Oral steroids are used commonly in patients with acute lumbar radiculopathy or sciatica, but strong evidence of benefit is lacking. In this study, researchers at a large California health system randomized 269 patients (mean age, 46) with acute sciatica, magnetic resonance imaging–confirmed disc herniation, and substantial functional impairment to a tapering course of oral prednisone (60 mg daily for 5 days, 40 mg daily for 5 days, and 20 mg daily for 5 days) or placebo. Patients with pain for >3 months, recent epidural or oral steroid use, or previous lumbar surgery were excluded. The 1-year rate of spine surgery was the same in both groups (about 10%).

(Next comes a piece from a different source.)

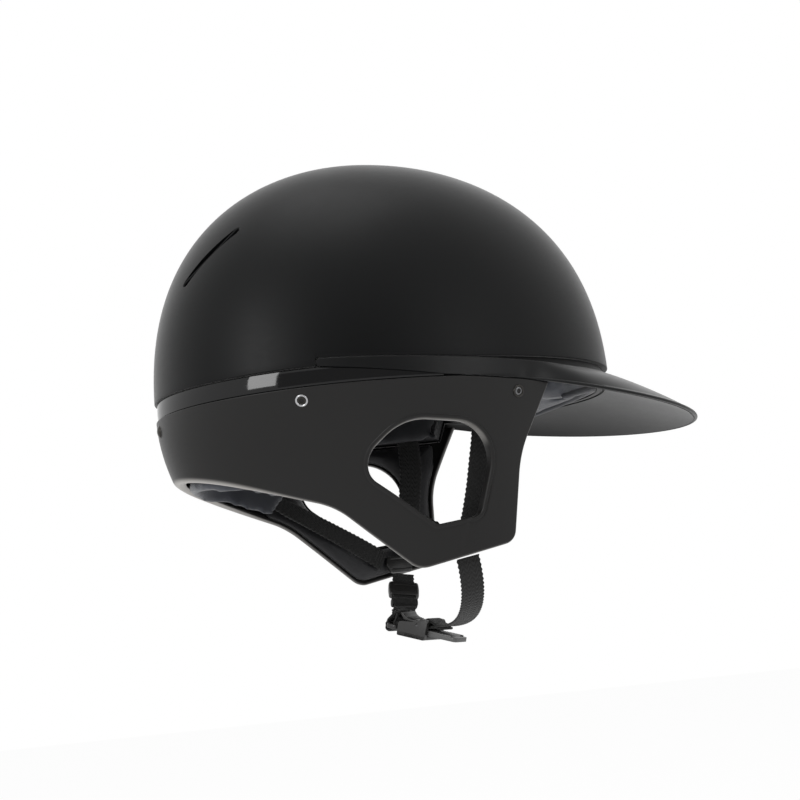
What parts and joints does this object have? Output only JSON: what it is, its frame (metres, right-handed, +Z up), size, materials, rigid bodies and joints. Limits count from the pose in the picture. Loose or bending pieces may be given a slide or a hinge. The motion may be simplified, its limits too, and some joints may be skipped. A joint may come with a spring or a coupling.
{
  "type": "riding helmet",
  "caption": "Riding helmet with a domed shell, wide brim, glossy band, lower guard with ear openings, padded foam liner and a chin strap with a ratchet buckle.",
  "frame": {"origin": "centre of the rim's ellipse, in the plane where the glossy band meets the lower guard", "axes": "+X forwards along the brim, +Y towards the wearer's left, +Z up through the crown"},
  "size_m": [0.338, 0.2164, 0.2923],
  "materials": {
    "shell": "soft-touch matte black",
    "band": "polished black",
    "brim": "soft-touch matte black",
    "guard": "fine matte black",
    "grille": "black",
    "foam": "moulded expanded foam, dark grey",
    "lining": "black knitted cloth",
    "pad": "dark blue-grey satin wicking cloth over foam",
    "hook_tape": "black hook tape",
    "webbing": "black woven webbing",
    "fittings": "black moulded nylon",
    "steel": "plain steel",
    "bright_steel": "bright plated steel",
    "black_steel": "black coated steel",
    "brass": "turned brass"
  },
  "bodies": {
    "helmet": {"outer_shell": "shell", "trim_band": "band", "brim": "brim", "lower_guard": "guard", "vent_grilles": "grille", "foam_liner": "foam", "foam_crown": "foam", "guard_lining_left": "lining", "guard_lining_right": "lining", "front_pad": "pad", "side_pad_left": "pad", "side_pad_right": "pad", "nape_pad": "pad", "crown_pad": "pad", "pad_hook_patches": "hook_tape", "front_strap_left": "webbing", "front_strap_right": "webbing", "rear_strap_left": "webbing", "rear_strap_right": "webbing", "strap_rivets": "steel", "strap_divider_left": "fittings", "strap_divider_right": "fittings", "chin_strap_left": "webbing", "chin_strap_right": "webbing", "buckle_tongue": "fittings", "rear_side_screws": "black_steel", "rear_cup_washers": "bright_steel", "front_side_screws": "steel", "front_cup_washers": "black_steel", "nape_screw": "black_steel", "threaded_inserts": "brass"},
    "buckle": {"buckle_housing": "fittings", "lever_pin": "steel", "lever_spring": "steel"},
    "lever": {"release_lever": "fittings"},
    "slider": {"strap_slider": "fittings"},
    "keeper": {"strap_keeper": "webbing"}
  },
  "joints": [
    {"name": "buckle_slide", "type": "slide", "parent": "helmet", "child": "buckle", "axis": [0.604, -0.7459, -0.2807], "range_m": [0, 0.018], "deforming": ["chin_strap_right"]},
    {"name": "lever_hinge", "type": "hinge", "parent": "buckle", "child": "lever", "pos_m": [0.02889, 0.02213, -0.13216], "axis": [0.7771, 0.6293, 0], "range_deg": [0, 20], "stiffness_Nm_per_rad": 0.005, "springref_deg": -17.19, "deforming": ["lever_spring"]},
    {"name": "slider_slide", "type": "slide", "parent": "helmet", "child": "slider", "axis": [-0.1883, -0.5273, -0.8286], "range_m": [-0.005, 0]},
    {"name": "keeper_slide", "type": "slide", "parent": "helmet", "child": "keeper", "axis": [-0.1883, -0.5273, -0.8286], "range_m": [-0.0012, 0]}
  ]
}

In adjusted analyses, improvement in function was significantly greater in the prednisone group than in the placebo group (mean difference between groups on a 100-point scale, 6.4 points at 3 weeks and 7.4 points at 52 weeks). A significantly higher proportion of prednisone versus control patients had >50% improvement in function at 3 weeks (33% vs. 20%) and 52 weeks (87% vs. 68%); the corresponding numbers needed to treat to benefit one patient at those time points were 7.6 and 5.5, respectively. No differences were found between groups on any pain measure. Minor adverse effects (e.g., nervousness, insomnia, increased appetite) were roughly twice as common in the prednisone group at 3 weeks.
COMMENT
Mean improvement in function with prednisone was statistically significant, but its clinical importance is marginal (a between-group difference of 5–15 points is suggested as the minimum clinically important difference). However, steroid recipients were more likely than placebo recipients (by about 15 percentage points) to have clinically meaningful >50% improvement in disability scores. This suggests that there might be a subgroup of patients (as yet undefined) who benefit from prednisone. Based on these results, a clinician could tell the patient, “You have a roughly 1 in 7 chance of benefiting from prednisone,” and then allow the patient to decide whether this relatively low probability of benefit is worth pursuing, given the side effects of 15 days of relatively high-dose prednisone and no reduction in eventual need for surgery.